Social, cultural, ideological or regional fractures can only be overcome with a sense of justice in the distribution of public resources and in the commitment to an idea of the Nation, which is placed above tensions. The political personality and formatting of values that Lula da Silva conveys allow us to think that this will be one of his designs, for a country tired of the confrontational tension in which it lived.

Social reforms require, however, that economies generate enough resources to make them viable.

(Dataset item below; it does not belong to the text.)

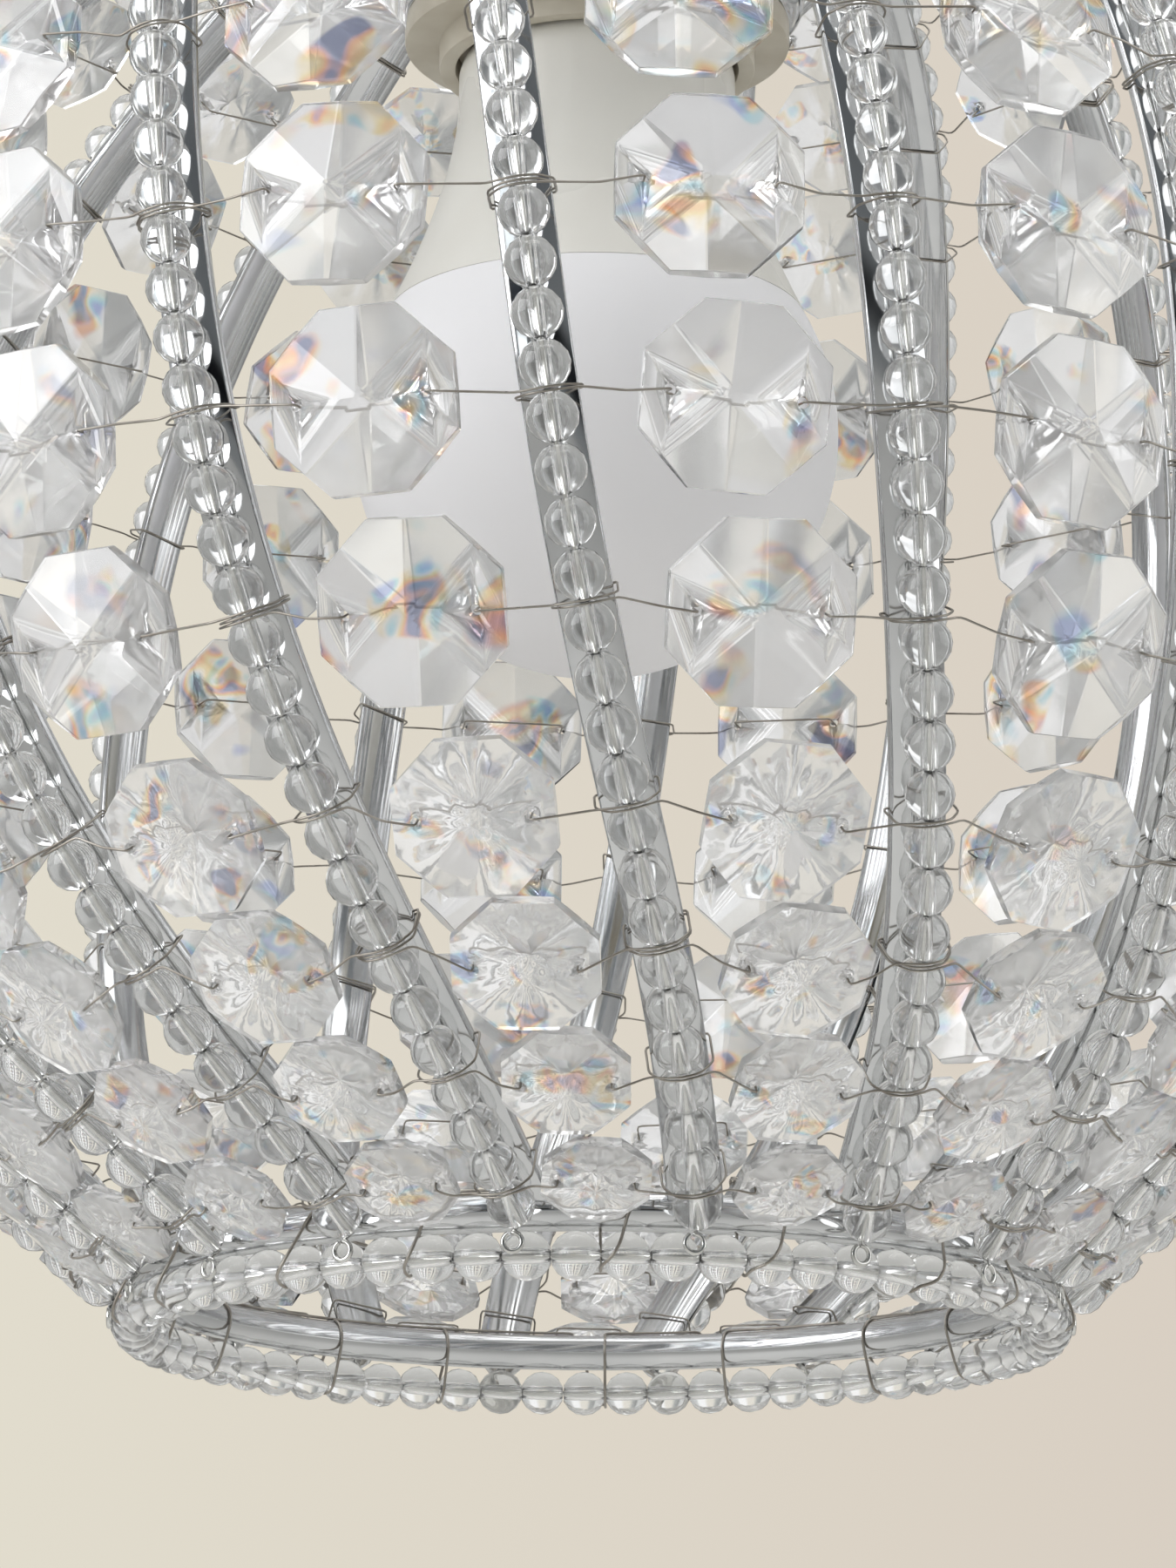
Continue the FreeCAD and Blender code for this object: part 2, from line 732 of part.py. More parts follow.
def led_board():
    """Round board with its diodes, held in the housing's mouth."""
    outline = housing_outline()
    low = outline[0][1]
    reached = low + BOARD_T + (NECK_Z - JOIN_Z) / 8.0
    radius = min(r for r, z in outline if z <= reached) - HOUSING_WALL - BOARD_FIT
    board = disc(radius, low, low + BOARD_T)
    for k in range(6):
        chip = Part.makeBox(3.0, 3.0, 1.0, V(-1.5, -1.5, low - 1.0))
        chip.translate(level_point(radius * 0.55, 60.0 * k, 0.0))
        board = board.fuse(chip)
    return largest(board.removeSplitter())


# Build.
def main():
    """Build every node of the pendant."""
    os.makedirs("parts", exist_ok=True)
    bottom = ring(0.0)
    top = ring(TOP_Z)
    write("bottom_ring", bottom)
    write("top_ring", top)
    for rib in range(RIBS):
        write("rib_strip_%02d" % (rib + 1), rib_strip(rib, [bottom, top]))

    one = bead()
    third = RIBS // 3
    for start in range(0, RIBS, third):
        beads = []
        for rib in range(start, min(start + third, RIBS)):
            beads += rib_beads(rib, one)
        write("rib_beads_%02d_%02d" % (start + 1, start + third), beads)
    write("bead_string_wires", [string_wire(rib) for rib in range(RIBS)])

    row_wires = [row_wire(0)]
    ties = [rib_tie(rib, 0) for rib in range(RIBS)]
    write("crystal_row_equator", crystal_row(0))
    for row in range(1, len(ROW_BEADS)):
        crystals = crystal_row(row)
        write("crystal_row_lower_%d" % row, crystals)
        write("crystal_row_upper_%d" % row, [to_top(c) for c in crystals])
        wire = row_wire(row)
        row_wires += [wire, to_top(wire)]
        for rib in range(RIBS):
            tie = rib_tie(rib, row)
            ties += [tie, to_top(tie)]
    write("row_wires", row_wires)
    write("rib_ties", ties)

    write("ring_beads", ring_bead_string(one))
    write("ring_bead_wire", hoop(RING_R + RING_BEADS_OUT, STRING_WIRE_D / 2.0, -RING_BEADS_DROP))
    write("ring_binding_wire", binding_wire())

    carrier = carrier_ring()
    write("carrier_ring", carrier)
    arms = []
    for k in range(ARMS):
        between = 0.5 + RIBS // ARMS * k
        arms.append(carrier_arm(rib_azimuth(between, STRIP_END_DEG), [carrier, top]))
    write("carrier_arms", arms)

    write("holder_body", holder_body())
    write("shade_ring", shade_ring())
    write("socket_shell", socket_shell())
    write("socket_plate", socket_plate())
    write("centre_contact", centre_contact())
    write("terminal_screws", terminal_screws())
    write("holder_cap", holder_cap())
    write("cord_grip", cord_grip())

    write("lamp_diffuser", lamp_diffuser())
    write("lamp_housing", lamp_housing())
    write("lamp_cap_shell", lamp_cap_shell())
    write("lamp_cap_insulator", lamp_cap_insulator())
    write("lamp_tip", lamp_tip())
    write("led_board", led_board())


main()
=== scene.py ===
"""Looks of the crystal globe pendant light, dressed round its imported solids.

Shapes are worked out in millimetres, with heights from the middle of the bottom
ring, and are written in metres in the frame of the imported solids.
"""

import logging
import math
import random
from dataclasses import dataclass, field
from enum import Enum

import bmesh
import bpy
from mathutils import Matrix, Quaternion, Vector


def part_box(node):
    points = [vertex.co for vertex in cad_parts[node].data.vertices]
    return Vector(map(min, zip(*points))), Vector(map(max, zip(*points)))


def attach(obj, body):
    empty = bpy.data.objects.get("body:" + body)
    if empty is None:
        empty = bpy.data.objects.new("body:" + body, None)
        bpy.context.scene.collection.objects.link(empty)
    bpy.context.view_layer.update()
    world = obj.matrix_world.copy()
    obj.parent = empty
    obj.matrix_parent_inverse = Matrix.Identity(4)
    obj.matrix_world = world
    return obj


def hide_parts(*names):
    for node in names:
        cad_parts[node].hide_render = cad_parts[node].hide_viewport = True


log = logging.getLogger("pendant")
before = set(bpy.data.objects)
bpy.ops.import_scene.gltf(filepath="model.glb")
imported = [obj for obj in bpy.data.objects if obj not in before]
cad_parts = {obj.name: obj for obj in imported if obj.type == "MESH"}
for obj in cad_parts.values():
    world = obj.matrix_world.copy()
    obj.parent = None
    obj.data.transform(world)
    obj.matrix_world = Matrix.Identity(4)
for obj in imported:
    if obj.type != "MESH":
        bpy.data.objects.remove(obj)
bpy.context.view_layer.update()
MM = 0.001
UP = Vector((0.0, 0.0, 1.0))


class Body(Enum):
    """Bodies of the pendant that move on their own."""

    PENDANT = "pendant"
    LAMP = "lamp"
    SHADE_RING = "shade_ring"


class Pattern(Enum):
    """How a surface was made, which sets its fine relief."""

    PLAIN = "plain"
    DRAWN = "drawn"
    MOULDED = "moulded"
    PRESSED = "pressed"


def linear(colour: str) -> tuple[float, float, float, float]:
    """Turns an sRGB hex colour to the linear values that a shader takes.

    Args:
        colour: Colour such as "#c8ccd2".

    Returns:
        Red, green, blue and an alpha of 1.
    """
    parts = [int(colour[k:k + 2], 16) / 255.0 for k in (1, 3, 5)]
    turned = [c / 12.92 if c <= 0.04045 else ((c + 0.055) / 1.055) ** 2.4 for c in parts]
    return (turned[0], turned[1], turned[2], 1.0)


def per_mm(size: float) -> float:
    """Scale that makes a pattern's grains `size` millimetres on object coordinates."""
    return 1.0 / (size * MM)


def add_node(tree: bpy.types.NodeTree, kind: str, settings: dict | None = None,
             feeds: dict | None = None) -> bpy.types.Node:
    """Adds one node with its settings, values and links.

    Args:
        tree: Node tree that the node goes into.
        kind: Blender's name of the node type.
        settings: Properties of the node.
        feeds: Input name or number to a value, or to the output that feeds it.

    Returns:
        The new node.
    """
    node = tree.nodes.new(kind)
    for name, value in (settings or {}).items():
        setattr(node, name, value)
    for name, value in (feeds or {}).items():
        if isinstance(value, bpy.types.NodeSocket):
            tree.links.new(value, node.inputs[name])
        else:
            node.inputs[name].default_value = value
    return node


def ramp(tree: bpy.types.NodeTree, factor: bpy.types.NodeSocket,
         stops: list[tuple[float, str]]) -> bpy.types.NodeSocket:
    """Colour ramp fed by a factor.

    Args:
        tree: Node tree.
        factor: Output that runs along the ramp.
        stops: Places from 0 to 1 with their hex colours.

    Returns:
        The ramp's colour output.
    """
    node = add_node(tree, "ShaderNodeValToRGB", feeds={"Fac": factor})
    line = node.color_ramp.elements
    while len(line) < len(stops):
        line.new(0.5)
    for element, (place, colour) in zip(line, stops):
        element.position = place
        element.color = linear(colour)
    return node.outputs["Color"]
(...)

Impoverishment is the enemy of reforms.

Data from forecasts for the evolution of the Brazilian economy indicate that, after a relative acceleration of growth in the first half of 2022, a less dynamic cycle began, which points to a significant slowdown in 2023. Gross Domestic Product growth projections for the Brazilian market indicate, however, that there will be a positive outlook possibly as early as 2024, which allows one to look with relative optimism at the development of Brazil's of the macroeconomic framework from that phase onwards.

It is clear that the growth of the Brazilian economy, with a strong export sector, suffered from the reduction in demand from its traditional markets in the critical periods of the pandemic and the conflict in Ukraine.

Brazil is one of the major producers and exporters of primary raw materials, such as agriculture, livestock and ores, which are directed, in the order of 68%, to markets of great consumption such as China, the United States, the European Union, Asia and Mercosur countries. Any fluctuation in demand in these markets, resulting from uncontrollable causes such as those that have occurred since 2019, negatively impact the performance of the Brazilian economy.

The new government will be able to count on economic revitalization indicated by recent projections indicate.